◆ Given request
Set down only the lines running from the one with "obj.matrix_world = world" to the one with "in imported if", both lines included, exactly as they stand, please.

-.-.-

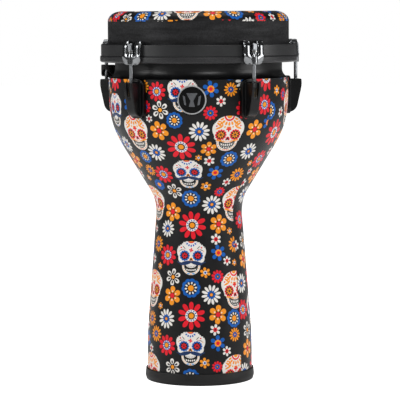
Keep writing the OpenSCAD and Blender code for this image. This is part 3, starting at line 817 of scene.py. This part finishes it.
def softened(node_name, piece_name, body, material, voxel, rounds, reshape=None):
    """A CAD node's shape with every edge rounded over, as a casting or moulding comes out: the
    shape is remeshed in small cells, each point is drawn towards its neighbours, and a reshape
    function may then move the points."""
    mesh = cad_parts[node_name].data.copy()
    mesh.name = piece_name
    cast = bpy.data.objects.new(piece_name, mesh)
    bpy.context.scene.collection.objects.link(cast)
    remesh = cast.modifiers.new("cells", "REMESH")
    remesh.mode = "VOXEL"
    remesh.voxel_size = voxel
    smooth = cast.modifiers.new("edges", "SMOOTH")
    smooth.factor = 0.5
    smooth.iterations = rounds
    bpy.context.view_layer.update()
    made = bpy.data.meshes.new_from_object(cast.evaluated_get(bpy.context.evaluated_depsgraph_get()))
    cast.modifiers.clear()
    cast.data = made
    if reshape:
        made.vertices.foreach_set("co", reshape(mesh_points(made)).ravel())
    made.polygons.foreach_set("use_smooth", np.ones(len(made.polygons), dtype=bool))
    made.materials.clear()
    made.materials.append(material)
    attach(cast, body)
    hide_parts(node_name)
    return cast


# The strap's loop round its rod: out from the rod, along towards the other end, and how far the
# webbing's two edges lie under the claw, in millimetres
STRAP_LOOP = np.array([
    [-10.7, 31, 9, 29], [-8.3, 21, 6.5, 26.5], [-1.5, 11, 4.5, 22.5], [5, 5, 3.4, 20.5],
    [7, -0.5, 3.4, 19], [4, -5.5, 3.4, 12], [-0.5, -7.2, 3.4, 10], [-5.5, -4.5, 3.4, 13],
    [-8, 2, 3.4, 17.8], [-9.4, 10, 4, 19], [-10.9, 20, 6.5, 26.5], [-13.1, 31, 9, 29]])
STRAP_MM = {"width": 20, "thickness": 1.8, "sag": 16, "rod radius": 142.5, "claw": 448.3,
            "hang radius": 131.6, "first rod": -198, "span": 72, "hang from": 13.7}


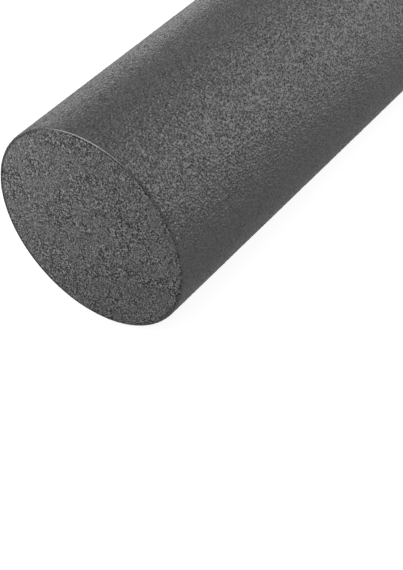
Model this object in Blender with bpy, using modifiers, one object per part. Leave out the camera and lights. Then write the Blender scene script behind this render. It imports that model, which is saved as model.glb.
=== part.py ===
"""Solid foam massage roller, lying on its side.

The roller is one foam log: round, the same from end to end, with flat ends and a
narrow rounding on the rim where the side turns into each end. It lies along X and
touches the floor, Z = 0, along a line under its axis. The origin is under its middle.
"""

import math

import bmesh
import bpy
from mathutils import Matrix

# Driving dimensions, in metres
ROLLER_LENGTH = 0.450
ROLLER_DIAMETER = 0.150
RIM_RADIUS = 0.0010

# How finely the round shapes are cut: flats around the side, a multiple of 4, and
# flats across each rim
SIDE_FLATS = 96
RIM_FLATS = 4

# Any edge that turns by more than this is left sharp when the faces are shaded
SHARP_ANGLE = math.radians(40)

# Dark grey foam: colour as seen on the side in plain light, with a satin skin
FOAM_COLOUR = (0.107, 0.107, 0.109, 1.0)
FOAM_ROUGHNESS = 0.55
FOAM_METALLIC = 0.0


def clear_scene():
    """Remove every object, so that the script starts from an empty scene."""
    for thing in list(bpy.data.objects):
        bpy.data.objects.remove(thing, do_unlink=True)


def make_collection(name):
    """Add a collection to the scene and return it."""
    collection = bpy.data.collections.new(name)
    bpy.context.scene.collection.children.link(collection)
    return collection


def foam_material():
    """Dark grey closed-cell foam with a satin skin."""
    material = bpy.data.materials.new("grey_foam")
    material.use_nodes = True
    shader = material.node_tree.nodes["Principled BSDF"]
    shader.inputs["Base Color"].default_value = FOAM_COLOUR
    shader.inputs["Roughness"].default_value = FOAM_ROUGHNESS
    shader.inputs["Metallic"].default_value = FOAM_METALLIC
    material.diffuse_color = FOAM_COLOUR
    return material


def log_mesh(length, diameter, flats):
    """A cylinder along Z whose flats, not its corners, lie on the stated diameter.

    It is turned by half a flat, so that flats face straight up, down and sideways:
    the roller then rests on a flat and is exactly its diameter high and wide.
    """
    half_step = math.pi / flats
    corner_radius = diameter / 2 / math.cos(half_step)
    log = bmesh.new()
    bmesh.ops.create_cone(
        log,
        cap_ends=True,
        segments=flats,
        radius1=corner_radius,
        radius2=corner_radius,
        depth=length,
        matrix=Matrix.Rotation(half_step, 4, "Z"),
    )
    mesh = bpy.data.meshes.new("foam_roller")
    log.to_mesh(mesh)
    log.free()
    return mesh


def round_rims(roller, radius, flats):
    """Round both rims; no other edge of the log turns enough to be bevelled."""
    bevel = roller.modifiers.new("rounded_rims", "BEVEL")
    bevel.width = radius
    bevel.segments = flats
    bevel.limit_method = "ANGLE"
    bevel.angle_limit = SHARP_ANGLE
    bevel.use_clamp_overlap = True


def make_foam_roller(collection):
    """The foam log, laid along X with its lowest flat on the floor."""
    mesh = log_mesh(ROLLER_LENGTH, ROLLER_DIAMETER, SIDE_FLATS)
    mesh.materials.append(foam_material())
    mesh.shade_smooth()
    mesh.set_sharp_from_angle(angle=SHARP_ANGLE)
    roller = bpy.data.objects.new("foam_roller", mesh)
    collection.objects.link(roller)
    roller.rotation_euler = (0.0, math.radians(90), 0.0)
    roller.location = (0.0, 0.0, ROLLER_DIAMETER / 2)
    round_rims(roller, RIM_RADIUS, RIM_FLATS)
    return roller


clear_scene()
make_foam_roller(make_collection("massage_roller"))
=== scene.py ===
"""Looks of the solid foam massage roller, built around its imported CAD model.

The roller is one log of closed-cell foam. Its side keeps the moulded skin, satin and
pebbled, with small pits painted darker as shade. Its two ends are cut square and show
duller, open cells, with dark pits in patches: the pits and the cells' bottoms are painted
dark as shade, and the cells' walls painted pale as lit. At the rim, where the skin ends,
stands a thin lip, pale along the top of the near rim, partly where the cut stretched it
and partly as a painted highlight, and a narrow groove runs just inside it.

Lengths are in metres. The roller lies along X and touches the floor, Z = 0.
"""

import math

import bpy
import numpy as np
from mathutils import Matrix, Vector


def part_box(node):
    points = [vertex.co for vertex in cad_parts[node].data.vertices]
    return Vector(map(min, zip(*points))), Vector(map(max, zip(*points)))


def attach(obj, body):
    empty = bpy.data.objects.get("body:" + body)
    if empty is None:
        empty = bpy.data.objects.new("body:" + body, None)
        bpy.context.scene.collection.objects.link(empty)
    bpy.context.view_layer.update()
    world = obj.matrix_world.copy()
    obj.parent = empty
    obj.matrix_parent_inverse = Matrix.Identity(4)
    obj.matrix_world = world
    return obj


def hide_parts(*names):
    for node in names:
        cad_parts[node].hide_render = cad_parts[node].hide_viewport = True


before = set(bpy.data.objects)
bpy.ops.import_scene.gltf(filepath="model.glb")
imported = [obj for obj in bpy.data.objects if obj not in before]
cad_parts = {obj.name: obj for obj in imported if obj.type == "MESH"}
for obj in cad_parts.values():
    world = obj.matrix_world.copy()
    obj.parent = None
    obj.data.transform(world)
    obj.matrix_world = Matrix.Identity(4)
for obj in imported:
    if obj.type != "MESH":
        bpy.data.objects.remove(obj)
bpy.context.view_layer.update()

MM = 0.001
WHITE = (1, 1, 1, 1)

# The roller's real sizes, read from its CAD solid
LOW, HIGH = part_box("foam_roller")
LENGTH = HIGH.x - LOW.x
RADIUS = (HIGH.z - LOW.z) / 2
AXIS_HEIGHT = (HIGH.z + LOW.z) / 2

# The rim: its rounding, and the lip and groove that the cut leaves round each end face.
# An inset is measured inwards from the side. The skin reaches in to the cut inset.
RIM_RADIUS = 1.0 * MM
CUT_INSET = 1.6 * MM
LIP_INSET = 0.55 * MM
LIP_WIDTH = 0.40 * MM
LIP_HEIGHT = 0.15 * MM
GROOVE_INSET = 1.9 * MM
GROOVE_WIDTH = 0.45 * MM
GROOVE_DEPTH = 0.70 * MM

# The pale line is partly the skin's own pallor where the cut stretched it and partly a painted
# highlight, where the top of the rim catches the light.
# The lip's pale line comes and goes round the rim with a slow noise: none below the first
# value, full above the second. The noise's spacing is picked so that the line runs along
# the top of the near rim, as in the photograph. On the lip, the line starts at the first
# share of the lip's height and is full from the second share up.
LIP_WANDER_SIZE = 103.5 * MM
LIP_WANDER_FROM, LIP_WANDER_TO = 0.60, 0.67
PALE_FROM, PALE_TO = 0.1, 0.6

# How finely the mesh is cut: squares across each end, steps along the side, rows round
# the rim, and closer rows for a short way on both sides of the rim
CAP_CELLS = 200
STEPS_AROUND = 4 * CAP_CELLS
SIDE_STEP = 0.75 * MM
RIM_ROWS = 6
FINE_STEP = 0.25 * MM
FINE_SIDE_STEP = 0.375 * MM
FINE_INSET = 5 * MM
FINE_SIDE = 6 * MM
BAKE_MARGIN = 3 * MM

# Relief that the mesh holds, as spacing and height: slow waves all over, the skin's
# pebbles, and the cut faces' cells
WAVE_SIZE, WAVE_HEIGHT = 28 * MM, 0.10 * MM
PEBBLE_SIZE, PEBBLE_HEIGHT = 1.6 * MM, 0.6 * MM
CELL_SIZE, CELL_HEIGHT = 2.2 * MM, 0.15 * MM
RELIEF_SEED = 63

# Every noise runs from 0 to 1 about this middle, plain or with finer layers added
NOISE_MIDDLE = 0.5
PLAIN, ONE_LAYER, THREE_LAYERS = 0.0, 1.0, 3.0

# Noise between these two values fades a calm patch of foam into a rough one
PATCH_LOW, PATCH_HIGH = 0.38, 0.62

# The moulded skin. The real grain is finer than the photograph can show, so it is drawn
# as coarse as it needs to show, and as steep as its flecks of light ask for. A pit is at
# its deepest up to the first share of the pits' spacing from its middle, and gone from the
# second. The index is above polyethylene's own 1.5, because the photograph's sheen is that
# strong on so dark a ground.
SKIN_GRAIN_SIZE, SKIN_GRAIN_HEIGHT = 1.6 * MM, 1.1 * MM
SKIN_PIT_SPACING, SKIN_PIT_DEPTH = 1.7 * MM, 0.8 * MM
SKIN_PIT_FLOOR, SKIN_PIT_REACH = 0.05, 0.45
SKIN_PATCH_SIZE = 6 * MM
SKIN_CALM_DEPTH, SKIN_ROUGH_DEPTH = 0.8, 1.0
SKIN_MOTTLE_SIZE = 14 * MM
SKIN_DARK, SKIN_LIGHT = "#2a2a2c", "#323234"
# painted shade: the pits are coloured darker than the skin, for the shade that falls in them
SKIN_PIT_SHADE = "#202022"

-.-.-

◆ Answer to this task
    obj.matrix_world = world
    return obj


def hide_parts(*names):
    for node in names:
        cad_parts[node].hide_render = cad_parts[node].hide_viewport = True


before = set(bpy.data.objects)
bpy.ops.import_scene.gltf(filepath="model.glb")
imported = [obj for obj in bpy.data.objects if obj not in before]
cad_parts = {obj.name: obj for obj in imported if obj.type == "MESH"}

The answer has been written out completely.